To the best of our knowledge, there have been a limited number of reports on segmentation models for identifying injured tubules in patients with acute kidney injury. Our study presents a deep learning-based segmentation model for evaluating acute renal tubular injury in digitized PAS-stained images. We applied deep-learning models to identify the typical structural types of toxicity-induced acute tubular injuries, including glomeruli, healthy tubules, necrotic tubules, and tubules with casts. The DICE scores and IoU showed high and consistent performances in the segmentation of these regions. Notably, the performance of the proposed model was the highest for the glomerulus despite the glomerulus class having the smallest number of annotations. This suggests that the performance of the model can be improved further by adding more training data, particularly for the glomerulus class. Overall, the results suggest that the proposed segmentation model has the potential to be used in clinical applications for the accurate identification and segmentation of different kidney structures, particularly injured tubules. In future, we intend to translate the technique developed in this study to a human biopsy dataset. As a dissociation exists between histopathological findings and the clinical symptoms of AKI in some cases (such as volume depletion-induced AKI in allergic, cardiogenic, or hemorrhagic shock), renal biopsy may assist in assessing structural injury, differentiating the cause of AKI, and aiding in treatment1.
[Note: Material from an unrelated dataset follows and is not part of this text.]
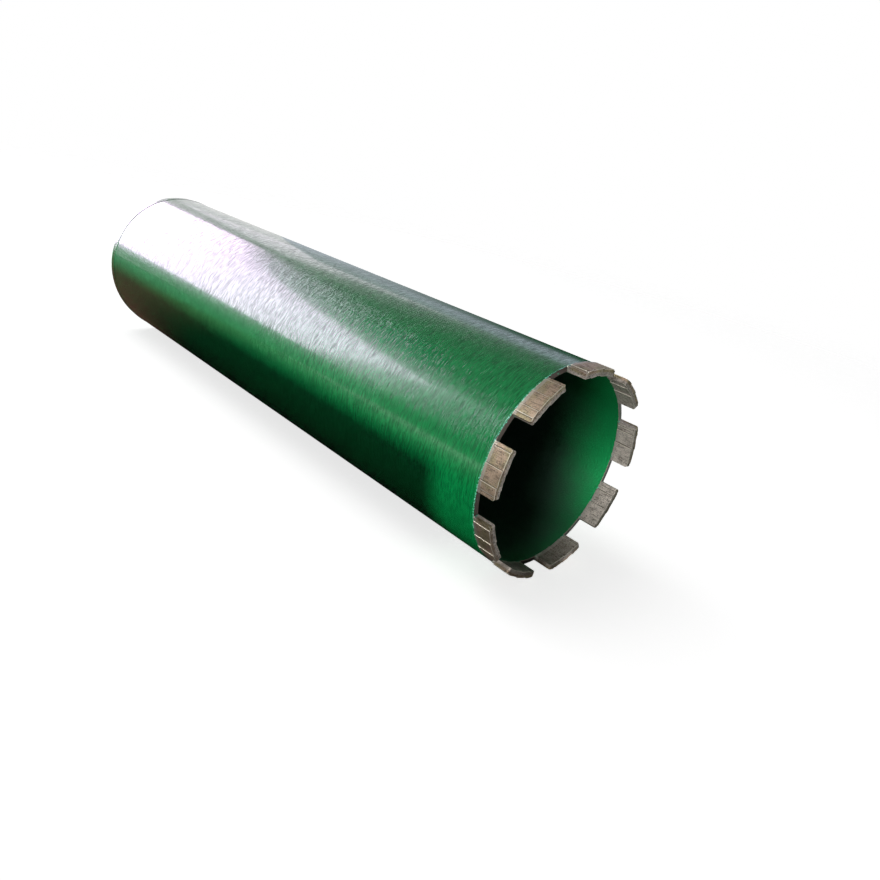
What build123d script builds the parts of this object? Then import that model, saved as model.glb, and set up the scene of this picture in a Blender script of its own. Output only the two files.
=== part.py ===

The proposed approach exhibited a similar or slightly higher performance than the state-of-the-art models. The mean DICE values for SegFormer and U-Net were 81.49% (ranging from 75.69 to 86.69%) and 70.27% (ranging from 53.66 to 82.18%), respectively, across the four classes, whereas our model yielded a mean DICE of 87.71% (ranging from 83.64 to 91.78%). The mean IoUs for SegFormer and U-Net were 69.97% (ranging from 61.55 to 76.77%) and 62.48% (ranging from 53.41 to 72.78%) across the four classes, respectively, whereas our model had a mean IoU of 79.68% (ranging from 75.49 to 86.09%). Therefore, compared with previously used methods for assessing renal tubular injury, the method proposed in this study may be effective for identifying injured renal tubules in acute kidney injury in terms of segmentation performance and computational complexity. It is noteworthy that our model exhibited a comparable or slightly better performance than Segformer, with significantly simpler computational complexity. SegFormer produced results with a high degree of parameter counts of 64 million, whereas our model, DeepLabV3, based on Mobile-net, presented relatively high efficiency with only 11 million parameter counts. This efficiency underscores the potential practical advantages of our model in terms of computational resources and model complexity.

Our study has some limitations. First, a deep-learning model was developed to evaluate the histological images of murine cisplatin-induced acute tubular injury. Although the histological structures of the mouse and human kidneys are similar, the distance or connective tissue area among the structures in the mouse kidney tissue is relatively small compared to that in humans. These closely located structures make it more difficult to distinguish the boundaries between them, particularly in necrotic areas where the basement membranes are occasionally not intact. Second, the number of WSIs and patches generated in this study was limited. A study that includes a larger number of annotations is underway and is expected to achieve higher performance in training the model. Third, when substances such as casts are present in the injured tubular lumen, the effectiveness of measuring the degree of tubular injury decreases.

Conclusion

The deep-learning segmentation model developed in this study can accurately identify the histopathological structures of injured renal tubules. The results serve as the basis for future studies with larger datasets, including mouse and human biopsy samples, which can provide new opportunities for applying the proposed methods to renal pathology.